La transition énergétique créera ainsi les conditions pour consommer mieux, en économisant de l’énergie dans les principaux secteurs du transport, du bâtiment et de l’industrie, pour produire autrement et préserver l’environnement à travers l’utilisation des énergies renouvelables. La transition énergétique favorisera aussi la création d’emplois dans des créneaux d’avenir.
Pour une véritable politique contractuelle
Intervenant lors de cet atelier, Mansour Hellal, professeur à l’Institut supérieur de gestion (ISG), a appelé au besoin de lever certaines confusions utilisées à des fins politiques par les gouvernements tunisiens et de distinguer entre contrat social et droit social, d’une part, et entre aide sociale et sécurité sociale, d’autre part.
Il a tenu à souligner que la politique contractuelle adoptée jusque-là est une politique beaucoup plus professionnelle et corporatiste qu’un idéal de partage de valeurs communes entre Tunisiens. Le conférencier a formulé l’espoir qu’après les événements du 25 juillet 2021 et avec l’avènement d’une éventuelle 3ème République, il y aura une modification de la Constitution via un changement du régime politique, une refonte du Code du travail et de la sécurité sociale et un nouveau contrat social citoyen.
L’accent a été mis sur les contours de la politique contractuelle qui doit être suivie dans un contexte de transition démocratique. A ce propos, la nouvelle politique contractuelle se doit d’être fondée sur la gestion participative des services publics. Il s’agit également de repenser la politique des revenus, d’où l’enjeu de passer de l’égalité des salaires à l’équité salariale (le salaire au mérite).
Cette option doit être adossée à moult réformes : réforme fiscale au service de
la justice sociale, réforme des salaires et de la productivité, réforme des prix et des circuits de distribution, réforme des transferts sociaux et de la compensation sociale au profit des personnes vulnérables.
Autre réforme proposée : celle de la législation du travail et de la gouvernance du marché du travail. L’enjeu est de réfléchir sur le statut de la négociation collective, de réviser les
classifications professionnelles dans les statuts et conventions collectives, de promouvoir le travail décent et de nouvelles formes d’emploi (télé-travail), de concilier flexibilité d’emploi et sécurité des salaires (flexicurité).

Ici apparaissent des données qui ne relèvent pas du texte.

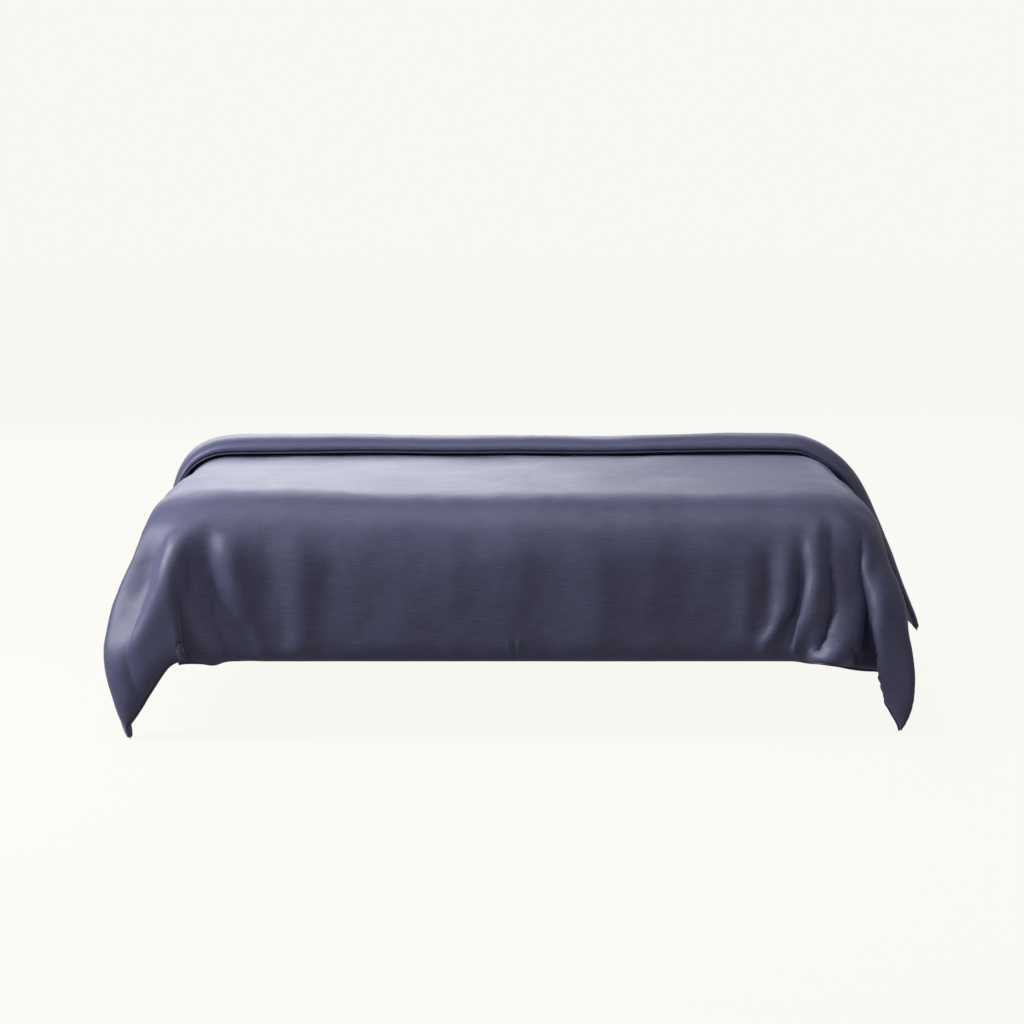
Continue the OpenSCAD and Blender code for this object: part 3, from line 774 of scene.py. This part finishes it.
thick = duvet["clothThick"]
coverFace = addPiece("coverFace", *sheetFrom(faceSide, everywhere), sateen, "cover_cloth",
                     ["cover_face_panel"], thick=-thick)
coverBack = addPiece("coverBack", *sheetFrom(backSide, backCells, False), sateen, "cover_cloth",
                     ["cover_back_panel"], thick=-thick)
zipFacing = addPiece("zipFacing", *sheetFrom(backSide, facingCells, False), sateen, "cover_cloth",
                     ["zip_facing"], thick=-thick)


def hemRidge(edge, inside, normal):
    # a French seam: a flat rolled ridge that stands out from the hem
    outward = unit(edge - inside)
    run = np.concatenate([[0], np.cumsum(np.linalg.norm(np.diff(edge, axis=0), axis=1))])
    sides = 10
    sunk = 0.0003       # how far the ridge reaches into the hem
    halfWide = duvet["seamWidth"] / 2
    halfHigh = duvet["seamThick"] / 2
    angles = [2 * math.pi * k / sides for k in range(sides)]
    points = []
    flat = []
    for p, o, n, r in zip(edge, outward, normal, run):
        for a in angles:
            centre = p + o * (halfWide - sunk)
            points.append(centre + o * halfWide * math.cos(a) + n * halfHigh * math.sin(a))
            flat.append((r, a * halfWide))
    faces = []
    for k in range(len(edge) - 1):
        for i in range(sides):
            j = (i + 1) % sides
            faces.append((k * sides + i, k * sides + j, (k + 1) * sides + j, (k + 1) * sides + i))
    faces.append(tuple(range(sides))[::-1])
    faces.append(tuple(range((len(edge) - 1) * sides, len(edge) * sides)))
    return np.array(points), faces, np.array(flat)


seams = [
    addPiece("sideSeamLeft", *hemRidge(middleSurface[:, 0], middleSurface[:, 3], normals[:, 1]),
             seamCloth, "cover_seam", ["side_seam_left"]),
    addPiece("sideSeamRight", *hemRidge(middleSurface[:, -1], middleSurface[:, -4], normals[:, -2]),
             seamCloth, "cover_seam", ["side_seam_right"]),
    addPiece("headSeam", *hemRidge(middleSurface[-1], middleSurface[-4], normals[-2]),
             seamCloth, "cover_seam", ["head_seam"]),
    addPiece("footSeam", *hemRidge(middleSurface[0], middleSurface[3], normals[1]),
             seamCloth, "cover_seam", ["foot_seam"]),
]
print("cover sewn")

# insert

insert = {
    "sideInset": 0.031, "headInset": 0.031, "footInset": 0.037,
    "room": 0.0035, "edgeRound": 0.03, "shell": 0.0004, "binding": 0.003,
    "columns": 4, "rows": 4, "step": 0.011, "wall": 0.0003, "stitchPull": 0.0016,
    "bindingHalf": 0.0014, "fillStep": 0.012,
}
insertSide = w - insert["sideInset"]
insertFoot = insert["footInset"]
insertHead = clothLength - insert["headInset"]
chamberU = [-insertSide] + list(np.linspace(-chamberEdge, chamberEdge, insert["columns"] + 1))
chamberU += [insertSide]
chamberS = [insertFoot] + list(np.linspace(footToFlat, lowerLength, insert["rows"] + 1))
chamberS += [insertHead]


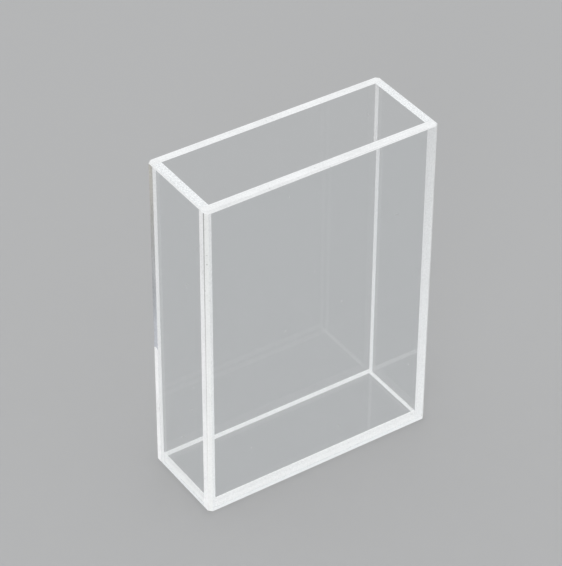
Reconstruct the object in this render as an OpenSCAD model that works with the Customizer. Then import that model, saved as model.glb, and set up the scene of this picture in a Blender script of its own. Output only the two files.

Au rayon de la protection sociale, la nouvelle politique contractuelle se doit de distinguer entre sécurité sociale et aide sociale, prévoir les risques sociaux et la population couverte, se préoccuper du financement de la protection sociale et du rapport entre charges sociales et compétitivité des entreprises et réfléchir sur le filet de protection social à mettre en place conformément à l’idéal d’une protection sociale universelle.
Toute nouvelle politique contractuelle est appelée, également, à réfléchir sur la révision de la gouvernance du marché du travail. A cette fin, il est vivement recommandé d’examiner l’intermédiation dans le marché de l’emploi, le rôle de l’Agence tunisienne de l’emploi et du
travail indépendant (ANETI), la place du secteur informel, la migration subsaharienne
et l’impact de l’économie numérique sur le monde du travail.
Pour des services publics de qualité
L’économiste Moez El Elj devait traiter ensuite du dossier des services publics de qualité en tant que composante du futur contrat social.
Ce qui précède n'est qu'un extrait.